Der beste Schutz ist, es gar nicht erst so weit kommen zu lassen. Sorge dafür, dass Deine Kernprozesse und die "Pflichtseiten" (Kontakt, Impressum etc.) sauber barrierefrei umgesetzt sind.
Häufig gestellte Fragen (FAQ)
Prüft die Behörde auch meine App?
Ja. Das BFSG gilt für "Dienstleistungen im elektronischen Geschäftsverkehr", die über "Webseiten und über Anwendungen auf Mobilgeräten" angeboten werden (§ 1 Abs. 3 Nr. 5 BFSG). Der hier beschriebene Prüfprozess nach § 28 und Anlage 1 gilt für Deine Website und Deine native App gleichermaßen.

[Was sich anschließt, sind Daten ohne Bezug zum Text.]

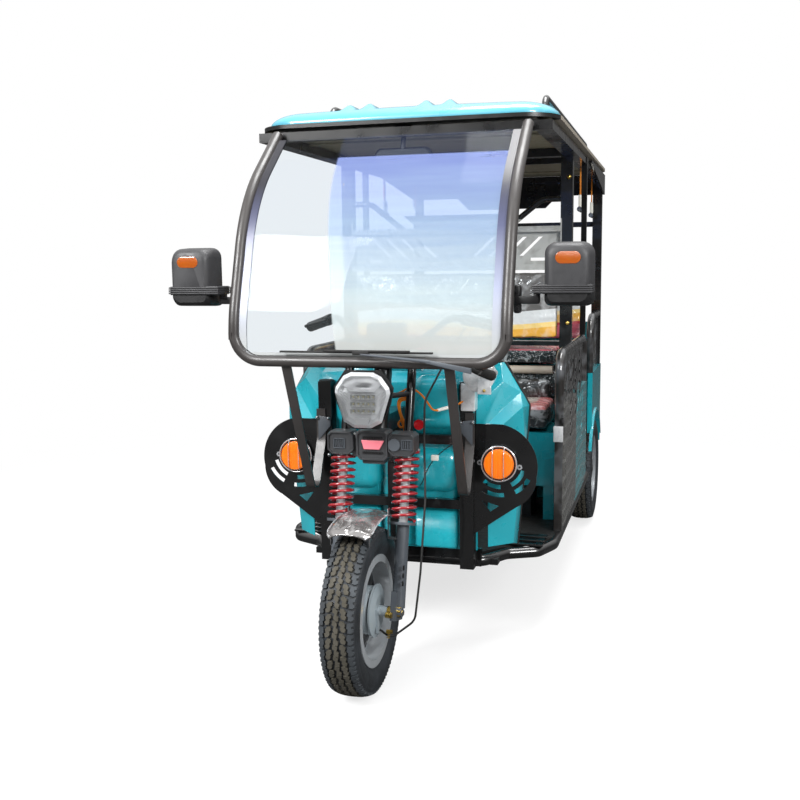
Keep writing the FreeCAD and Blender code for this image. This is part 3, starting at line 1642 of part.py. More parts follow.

Muss ich der Behörde irgendwie helfen?
Ja. Du hast als Dienstleistungserbringer eine Kooperationspflicht. Auf "begründetes Verlangen" musst Du der Behörde alle Auskünfte erteilen, die sie für den Nachweis der Konformität braucht, und bei Maßnahmen zur Herstellung der Konformität kooperieren (§ 14 Abs. 5 BFSG).
Was ist, wenn ich mich auf § 17 (Unverhältnismäßige Belastung) berufen habe?
Das ist ein wichtiger Punkt. Wenn die Behörde eine Prüfung durchführt, wird sie auch Deine Berufung auf eine Ausnahme prüfen. Sie prüft dann (laut § 28 Abs. 3 BFSG):
- Ob Du die Beurteilung überhaupt durchgeführt hast.
- Ob Deine Beurteilung (z.B. die Kosten-Nutzen-Rechnung) korrekt ist.
- Ob Du alle übrigen Anforderungen (die nicht von der Ausnahme betroffen sind) einhältst.
Wenn Deine Berufung auf die Ausnahme als nicht gerechtfertigt angesehen wird, gilt Deine Website als "nicht konform" und der Prozess aus § 29 (siehe Schema oben) wird ausgelöst.
Haftungsausschluss
Dieser Artikel dient ausschließlich der Information und stellt keine Rechtsberatung dar. Die Darstellung des Prüfverfahrens ist vereinfacht. Ich übernehme keine Haftung für die Richtigkeit oder Vollständigkeit der hier dargestellten Informationen. Bitte ziehe für Deine spezifische Situation unbedingt einen spezialisierten Anwalt hinzu.